Compiled by GayToday

Washington, D.C.--In a case that highlights prison systems' failure to protect vulnerable prisoners -- and the role that compound race, sexual orientation and gender bias plays in who gets protected -- the American Civil Liberties Union today filed a lawsuit against Texas prison officials who permitted a gay African-American man to be repeatedly raped and sold as a sexual slave for $5.

In a legal complaint that reads like a nightmare scenario from the graphic HBO prison drama Oz, the ACLU detailed the story of 33-year-old Navy veteran Roderick Johnson of Marshall, Texas, who for the last 18 months has been bought and sold by gangs, raped, abused, and degraded nearly every day.

"Prison officials knew that gangs made Roderick Johnson their sex slave and did nothing to help him," said Margaret Winter, Associate Director of the ACLU's National Prison Project. "Our lawsuit shows that Texas prison officials think black men can't be victims and believe gay men always want sex -- so they threw our client to the wolves."

According to the ACLU complaint, Johnson appeared before the prison's all-white classification committee seven separate times asking to be placed in safe keeping from predatory prisoners.

Instead of protecting Johnson, the ACLU complaint charges, the committee members taunted him and called him a "dirty tramp," and one said, "There's no reason why Black punks can't fight if they don't want to fuck."

Another committee member dismissed Johnson's pleas and said, "I personally believe you like dick," the ACLU charges.

Closing a meeting after the committee decided to transfer Johnson to the most dangerous and gang-infested unit in the prison, one member said, "Ms. Pretty is going to a good place now," the complaint says.

Gangs and other prisoners often prey upon prisoners who are gay, as well as those who are young, small, mentally or physically disabled, first-time offenders, shy, perceived as weak, or possessing feminine characteristics, Winter said.

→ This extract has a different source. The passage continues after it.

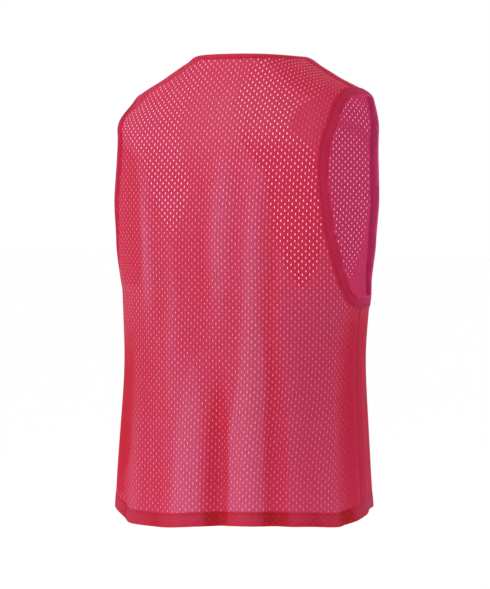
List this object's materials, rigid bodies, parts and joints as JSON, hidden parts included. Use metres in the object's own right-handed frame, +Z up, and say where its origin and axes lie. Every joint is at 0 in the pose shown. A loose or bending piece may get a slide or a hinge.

In Texas and elsewhere, individuals identified with one or more of these vulnerable characteristics typically qualify for a prison classification known as "safe keeping" or "protective custody."

Johnson, who is serving time for bouncing a $300 check while on parole for a non-violent crime, informed the prison's staff of his sexual orientation during the intake process. But after leaving the intake unit he was placed in general population. The result, according to the ACLU complaint, was devastating.

The complaint describes how gang members negotiated fees of $5 to $10 for sex with Johnson. "He was told that if he refused, he would be beaten and killed. As a sexual slave, he was repeatedly penetrated anally and forced to perform oral sex at the command of gang members," the complaint said.

"I know most people don't care what happens to prisoners, but no matter what Roderick has done he doesn't deserve the abuse he has received," said Johnson's cousin Sharon Bailey, whose calls to prison officials were ignored.

"The entire family is horrified and devastated by what's happening to Roderick. We are afraid we will never see him alive again. We have faith that God will protect him, but the prison must also be held responsible for ignoring our pleas for help. Today we are praying for Roderick -- and fighting for him."

Texas was identified as the worst state in the nation for prison rape in Human Rights Watch's 2001 book-length report, No Escape: Male Rape in U.S. Prisons.

Independent observers, including a federal judge, have said that some prisoners in Texas are vulnerable and need protection -- which they are not getting.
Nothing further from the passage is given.